- [A run of records]
☆ ☆ ☆ ☆
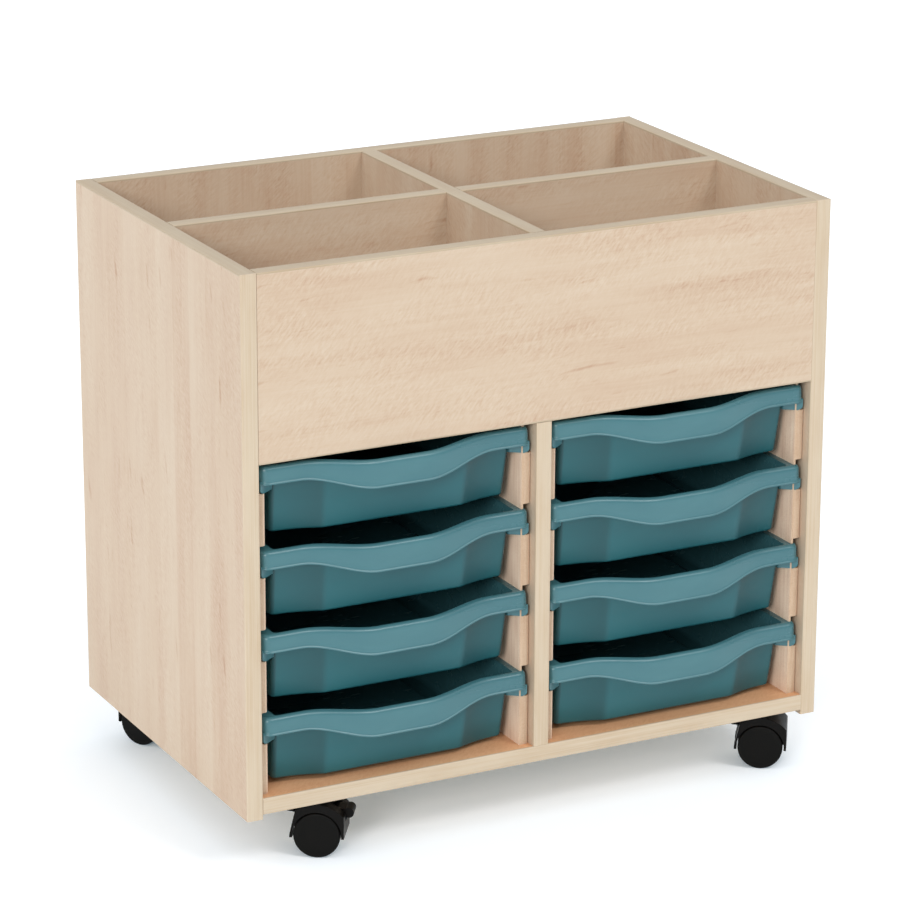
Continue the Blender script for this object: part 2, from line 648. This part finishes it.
def add_lug(bm, side):
    """The closed front end of a side skirt, whose face slants back to the corner of the body."""
    outer = TRAY_HALF - LUG_INSET
    inner = TRAY_HALF - FLANGE_W - 2
    high, low = -LIP_H + 3, -SKIRT_H
    section = [(inner, high), (outer, high)]
    section += [(outer - SKIRT_ROUND * (1 - math.cos(angle)), low + SKIRT_ROUND * (1 - math.sin(angle)))
                for angle in QUARTER]
    section += [(inner, low)]

    def slant(x):
        return LUG_FRONT + LUG_SLANT * (outer - x) / (outer - inner)

    def ring(depth):
        return [bm.verts.new(Vector((side * x, LIP_END + depth(x), z)) * MM) for x, z in section]
    front, rear = ring(slant), ring(lambda x: LUG_BACK)
    for index in range(len(section)):
        after = (index + 1) % len(section)
        bm.faces.new((front[index], front[after], rear[after], rear[index]))
    face = bm.faces.new(front)
    bm.faces.new(rear)
    bmesh.ops.bevel(bm, geom=list(face.edges), offset=1.2 * MM, segments=3, profile=0.5, affect="EDGES")


def tray_mesh():
    bm = bmesh.new()
    made = [tray_column(station) for station in tray_stations()]
    columns = [[bm.verts.new(Vector(point) * MM) for point in column] for column, _ in made]
    outer_body = made[0][1]
    for index, column in enumerate(columns):
        following = columns[(index + 1) % len(columns)]
        for row in range(len(column) - 1):
            face = bm.faces.new((column[row], following[row], following[row + 1], column[row + 1]))
            face.material_index = int(row >= outer_body - 1)
    bm.faces.new([column[0] for column in columns])
    bm.faces.new([column[-1] for column in columns]).material_index = 1
    bmesh.ops.remove_doubles(bm, verts=bm.verts, dist=0.002 * MM)
    for side in (-1, 1):
        add_lug(bm, side)
    return bm


def build_trays():
    nodes = sorted(name for name in NODES if name.startswith("tray_"))
    shared = new_object(nodes[0].replace("tray_", "tray_shell_"), tray_mesh(), rim_plastic, sharp_angle=40)
    shared.data.materials.append(body_plastic)
    for node in nodes:
        obj = shared
        if node != nodes[0]:
            obj = bpy.data.objects.new(node.replace("tray_", "tray_shell_"), shared.data)
            bpy.context.scene.collection.objects.link(obj)
        low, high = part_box(node)
        obj.location = ((low.x + high.x) / 2, panel_front, high.z)
        stand_in(obj, node)


# ---- Runners ----
# A section is in millimetres, with x from the runner's low x face, so every groove opens towards higher x.
# Known fault: runner_left_inner and runner_right_outer should be drawn from their high x face instead.

GROOVE_DEPTH = 9.5
GROOVE_ROUND = 5.5
GROOVE_LOW, GROOVE_HIGH = -29.5, 5.5
RUNNER_NOSE = 4.5
SCREW_PROUD = 0.15


def build_runner(node, trays):
    low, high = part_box(node)
    thick = (high.x - low.x) / MM - SCREW_PROUD
    web = thick - GROOVE_DEPTH
    outline_points = [(0, low.z / MM), (thick, low.z / MM)]
    for rim in sorted(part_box(tray)[1].z / MM for tray in trays):
        outline_points += [(thick, rim + GROOVE_LOW), (web + GROOVE_ROUND, rim + GROOVE_LOW)]
        outline_points += [(web + GROOVE_ROUND * (1 - math.sin(angle)),
                            rim + GROOVE_LOW + GROOVE_ROUND * (1 - math.cos(angle))) for angle in QUARTER[1:]]
        outline_points += [(web, rim + GROOVE_HIGH), (thick, rim + GROOVE_HIGH)]
    if outline_points[-1][1] < high.z / MM - 1:
        outline_points += [(thick, high.z / MM)]
    else:
        outline_points[-2:] = [(web, high.z / MM)]
    outline_points += [(0, high.z / MM)]
    bm = bmesh.new()
    rings = [[bm.verts.new((low.x + x * MM, y, z * MM)) for x, z in outline_points]
             for y in (low.y, high.y)]
    count = len(outline_points)
    for index in range(count):
        after = (index + 1) % count
        bm.faces.new((rings[0][index], rings[0][after], rings[1][after], rings[1][index]))
    nose = bm.faces.new(rings[0])
    bm.faces.new(rings[1])
    inner_x = low.x + thick * MM
    upright = [edge for edge in nose.edges
               if all(abs(vertex.co.x - inner_x) < 0.01 * MM for vertex in edge.verts)]
    bmesh.ops.bevel(bm, geom=upright, offset=RUNNER_NOSE * MM, segments=6, profile=0.5, affect="EDGES")
    stand_in(new_object(node + "_grooved", bm, runner_board, sharp_angle=30), node)


def build_runners():
    for bay in ("left", "right"):
        trays = [name for name in NODES if name.startswith("tray_" + bay)]
        for place in ("outer", "inner"):
            build_runner("runner_" + bay + "_" + place, trays)


# ---- Floor, light and camera ----

FLOOR_REACH = 40
SKY_SIDES, SKY_TOP = 0.38, 1.15
FLOOR_GLOW = 0.14
CAMERA_X, CAMERA_BEFORE_PANEL, CAMERA_Z = -1.8752, 3.4401, 1.6813
CAMERA_YAW, CAMERA_PITCH, CAMERA_ROLL = 27.1525, 17.8992, 0.1719
CAMERA_LENS, CAMERA_SENSOR = 157.42, 36
SUNS = {
    # name: (direction the light comes from, strength, angle of its disc in degrees)
    "left_key": ((-1.0, -1.0, 0.55), 1.2, 18),
    "right_key": ((0.45, -0.85, 1.05), 0.75, 18),
    "left_fill": ((-1.0, 0.1, 0.75), 0.3, 45),
}


def build_stage():
    bm = bmesh.new()
    bmesh.ops.create_grid(bm, x_segments=1, y_segments=1, size=FLOOR_REACH)
    tree = Tree("studio_floor")
    space = tree.add("ShaderNodeTexCoord", {}, output="Object")
    cloud = tree.noise(space, 6.0, detail=3)
    colour = tree.mix(cloud, (0.955, 0.955, 0.96, 1), (0.97, 0.97, 0.975, 1))
    material = tree.finish(colour, 0.7, Specular_IOR_Level=0.1, Emission_Color=(0.66, 0.95, 1.10, 1),
                           Emission_Strength=FLOOR_GLOW)
    new_object("studio_floor", bm, material)
    world = bpy.data.worlds.new("studio")
    world.use_nodes = True
    nodes, links = world.node_tree.nodes, world.node_tree.links
    sky = nodes["Background"]
    sky.inputs["Color"].default_value = (0.96, 0.99, 1.03, 1)
    direction = nodes.new("ShaderNodeTexCoord")
    split = nodes.new("ShaderNodeSeparateXYZ")
    strength = nodes.new("ShaderNodeMapRange")
    strength.inputs["To Min"].default_value = SKY_SIDES
    strength.inputs["To Max"].default_value = SKY_TOP
    links.new(direction.outputs["Generated"], split.inputs[0])
    links.new(split.outputs["Z"], strength.inputs["Value"])
    links.new(strength.outputs[0], sky.inputs["Strength"])
    bpy.context.scene.world = world


def build_lights():
    for name, (source, strength, disc) in SUNS.items():
        sun = bpy.data.lights.new(name, "SUN")
        sun.energy = strength
        sun.angle = math.radians(disc)
        obj = bpy.data.objects.new(name, sun)
        obj.rotation_euler = (-Vector(source)).to_track_quat("-Z", "Y").to_euler()
        bpy.context.scene.collection.objects.link(obj)


def build_camera():
    """The camera looks down on the cart from its front left."""
    place = Vector((CAMERA_X, panel_front - CAMERA_BEFORE_PANEL, CAMERA_Z))
    yaw, pitch, roll = (math.radians(angle) for angle in (CAMERA_YAW, CAMERA_PITCH, CAMERA_ROLL))
    ahead = Vector((math.sin(yaw) * math.cos(pitch), math.cos(yaw) * math.cos(pitch), -math.sin(pitch)))
    data = bpy.data.cameras.new("camera")
    data.sensor_width = CAMERA_SENSOR
    data.lens = CAMERA_LENS
    data.clip_start, data.clip_end = 0.1, 100
    camera = bpy.data.objects.new("camera", data)
    camera.matrix_world = (Matrix.Translation(place) @ ahead.to_track_quat("-Z", "Y").to_matrix().to_4x4()
                           @ Matrix.Rotation(roll, 4, "Z"))
    bpy.context.scene.collection.objects.link(camera)
    bpy.context.scene.camera = camera
    bpy.context.scene.view_settings.view_transform = "Standard"


finish_boards()
finish_hardware()
build_edging()
build_trays()
build_runners()
build_stage()
build_lights()
build_camera()
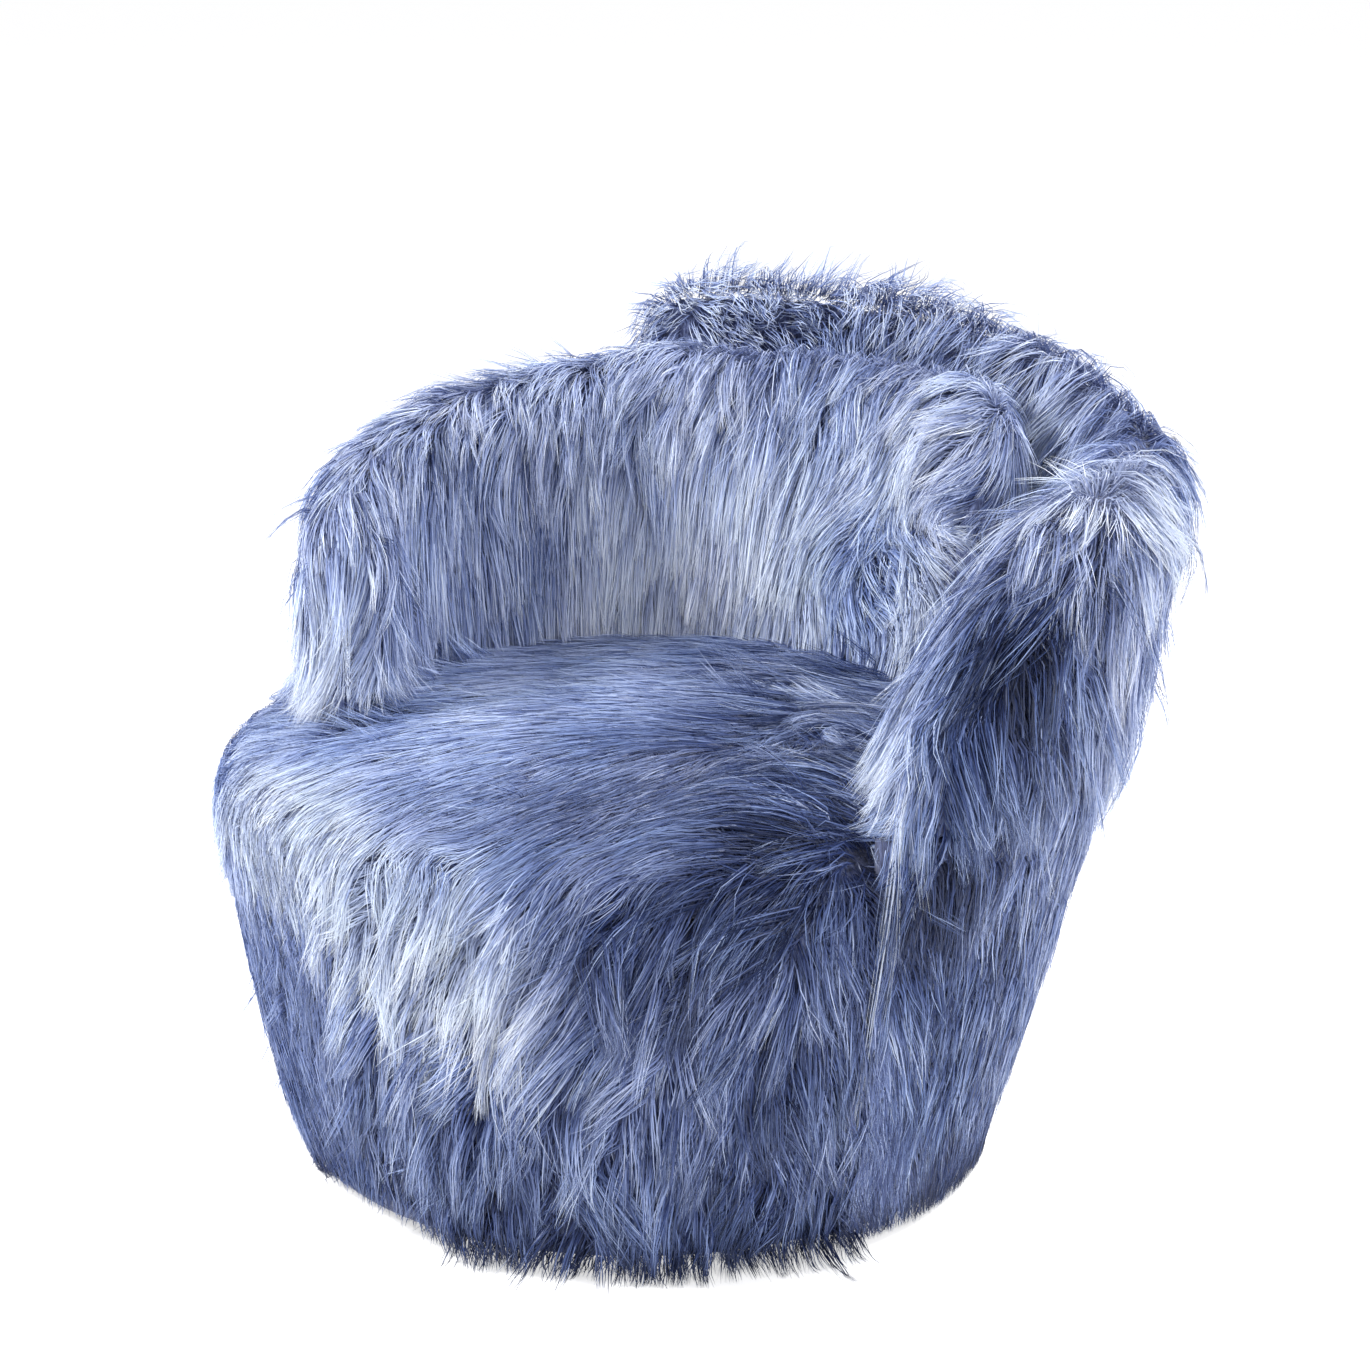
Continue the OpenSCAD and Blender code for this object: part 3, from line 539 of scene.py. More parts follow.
☆ ☆ ☆ ☆
- [WRITTEN EXERCISE] Copy out each line of the data where the string "from" appears.

- [FULL SOLUTION]
Continue the Blender script for this object: part 2, from line 648. This part finishes it.
# A section is in millimetres, with x from the runner's low x face, so every groove opens towards higher x.
# Known fault: runner_left_inner and runner_right_outer should be drawn from their high x face instead.
    # name: (direction the light comes from, strength, angle of its disc in degrees)
    """The camera looks down on the cart from its front left."""
Continue the OpenSCAD and Blender code for this object: part 3, from line 539 of scene.py. More parts follow.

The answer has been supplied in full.